Elle devient maintenant “an anagram made flesh” (p. 656). La transformation d’Alison fait écho, par la reprise du même signifiant, à la transformation de Julie/Lily après qu’elle ait « trahi » Nicholas. Il la décrit alors comme “a foul engine made fouler flesh” (p. 490). Cette comparaison souligne le coté mécanique de ce qu’elle fait, de la relation qu’elle peut entretenir avec autrui, faisant d’elle une marionnette entre les mains d’un Autre manipulateur. Ici, au contraire, dans l’absence de l’Autre, Alison se défait du rapport textuel de l’anagramme. Quelque chose de la lettre se noue au corps et effectue une coupure entre le sujet et l’objet. Nicholas doit accepter ici l’inexistence de l’Autre et prendre conscience de l’altérité d’Alison, se résigner au fait qu’il n’y ait pas d’Autre mais qu’il y a de l’Autre chez l’autre. C’est ici que se dit quelque chose de sa vérité de sujet. Le signifiant « anagram » est venu remplacer « word » dans l’évangile de Saint Jean. Ce remplacement inscrit quelque chose de l’énigme féminine que jusqu’alors Nicholas tentait de nier.

La relation de Nicholas à Alison a été construite depuis leur première rencontre sur la base du fantasme que Lacan signifie par l’algorithme ($ ◊ a). Le S barré représente le sujet, le poinçon le type de rapport basé sur la conjonction/disjonction du désir mais où l’identification totale n’est pas possible. Dans leur première rencontre Nicholas isole Alison lors de son apparition inopportune à la soirée organisée par Maggie, et la place dans l’encadrement de la porte qui tient lieu de cadre pour le fantasme. Constamment, avons-nous dit, il cherche un rapport de fusion, et tente de transformer le poinçon en signe d’égalité ou, à défaut d’y parvenir, il cherche alors la fission, la séparation totale afin de pouvoir jouir d’un nouvel objet qui serait Lily/Julie. Dans un cas comme dans l’autre ce rapport revient à nier l’altérité d’Alison, à la détruire conformément à la logique phallique qui le pousse.
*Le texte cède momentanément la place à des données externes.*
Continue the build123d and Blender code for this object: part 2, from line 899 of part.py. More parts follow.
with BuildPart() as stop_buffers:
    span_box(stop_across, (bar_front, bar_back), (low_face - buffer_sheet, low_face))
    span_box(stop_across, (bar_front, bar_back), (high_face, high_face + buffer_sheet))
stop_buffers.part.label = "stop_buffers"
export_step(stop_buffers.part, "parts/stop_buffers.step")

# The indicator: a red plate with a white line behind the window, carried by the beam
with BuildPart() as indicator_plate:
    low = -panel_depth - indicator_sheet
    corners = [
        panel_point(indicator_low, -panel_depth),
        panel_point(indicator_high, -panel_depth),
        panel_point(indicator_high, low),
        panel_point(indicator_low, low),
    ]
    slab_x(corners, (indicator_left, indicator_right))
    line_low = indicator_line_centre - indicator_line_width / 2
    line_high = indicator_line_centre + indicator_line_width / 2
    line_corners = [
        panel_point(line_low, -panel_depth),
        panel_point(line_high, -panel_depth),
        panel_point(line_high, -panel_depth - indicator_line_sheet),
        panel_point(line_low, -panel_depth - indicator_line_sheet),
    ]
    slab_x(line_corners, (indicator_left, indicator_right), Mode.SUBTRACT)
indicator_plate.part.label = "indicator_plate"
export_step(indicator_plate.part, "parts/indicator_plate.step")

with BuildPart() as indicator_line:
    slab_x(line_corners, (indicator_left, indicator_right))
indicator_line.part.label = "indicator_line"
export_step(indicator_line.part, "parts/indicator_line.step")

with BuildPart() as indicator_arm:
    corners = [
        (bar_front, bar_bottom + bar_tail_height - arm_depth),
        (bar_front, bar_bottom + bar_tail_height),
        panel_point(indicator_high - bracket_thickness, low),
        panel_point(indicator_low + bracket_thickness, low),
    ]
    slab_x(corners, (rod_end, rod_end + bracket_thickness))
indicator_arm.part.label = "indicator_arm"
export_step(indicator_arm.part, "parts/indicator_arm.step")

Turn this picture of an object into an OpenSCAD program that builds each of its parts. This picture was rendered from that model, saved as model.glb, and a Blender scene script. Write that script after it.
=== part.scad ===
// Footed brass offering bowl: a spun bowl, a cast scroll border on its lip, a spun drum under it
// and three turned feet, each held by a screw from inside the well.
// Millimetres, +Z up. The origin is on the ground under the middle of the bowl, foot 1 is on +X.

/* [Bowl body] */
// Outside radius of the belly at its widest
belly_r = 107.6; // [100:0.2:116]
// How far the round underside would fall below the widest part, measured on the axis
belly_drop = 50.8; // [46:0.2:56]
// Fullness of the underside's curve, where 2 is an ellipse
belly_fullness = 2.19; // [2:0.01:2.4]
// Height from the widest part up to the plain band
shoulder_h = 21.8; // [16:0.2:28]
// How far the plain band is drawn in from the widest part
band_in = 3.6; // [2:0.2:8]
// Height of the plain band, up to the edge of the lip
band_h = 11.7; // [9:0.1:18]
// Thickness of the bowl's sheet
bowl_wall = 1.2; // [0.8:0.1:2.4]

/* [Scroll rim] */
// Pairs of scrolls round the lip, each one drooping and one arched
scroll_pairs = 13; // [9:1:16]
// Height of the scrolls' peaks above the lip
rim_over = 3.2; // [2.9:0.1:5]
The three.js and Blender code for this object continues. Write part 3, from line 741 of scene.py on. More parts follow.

Ainsi l’anagramme partielle de leurs deux noms signalée par Alison ne fonctionne pas comme voudrait la faire fonctionner Nicholas pour qui elle signifie l’absorption de l’autre. L’anagramme introduit un travail de la lettre au-delà de la signification, travail indispensable à la représentation dont elle signifie la limite, et elle constitue un élément de rupture avec la construction d’un sens univoque.

Par son « suicide » Alison disparaît du texte, échappe à la narrativisation de Nicholas et par conséquent à sa maîtrise. Sa réapparition à la fin ne permet pas une nouvelle assimilation. Le cristal qu’il voyait en elle est brisé en mille morceaux et ne se reconstitue pas en une unité saisissable, mais reste toutefois en devenir possible, “waiting to be reborn”. (p. 655)

Ce qui se met en suspens à la fin du roman est la complétude illusoire du texte, et la complétude sexuelle illusoire de Nicholas et Alison. La liberté, “freedom”, qui était le signifiant maître de Nicholas, la « liberté toute », se brise en fragments, “fragments of freedom” (p. 656). La véritable nature de ce qui se passe est soulignée par l’apparition concomitante d’un avatar d’Œdipe, figure de la castration :

‘A hundred yards away a blind man was walking freely, not like a blind man. Only the white stick showed he had no eyes. (p. 654)’

Le signifiant “freely” établit d’une part un lien entre Nicholas et l’aveugle et combine les deux signifiants “freedom” et “relief” (que l’on obtient en recombinant les lettres) qui évoquent et la mort de ses parents et sa première séparation avec Alison. La liberté de Nicholas subit ici la coupure de la lettre. Dans la contrainte de la castration suggérée par l’aveuglement et par l’interdiction signifiée à Nicholas de son désir fusionnel, il y a libération de l’emprise imaginaire et inscription dans l’ordre symbolique par l’entremise du symbole “white stick”.

Notes
101.

“A narrator who is, as it were, ‘above’ or superior to the story he narrates is ‘extradiegetic’, like the level of which he is a part. (…) A narrator who does not participate in the story is called ‘heterodiegetic’.” (pp. 94-95) “The criteria are not mutually exclusive and alllow for cross-combinations between the different types.” (p. 94). Shlomith Rimon-Kenan,Narrative Fiction, (London, Routledge, 1989).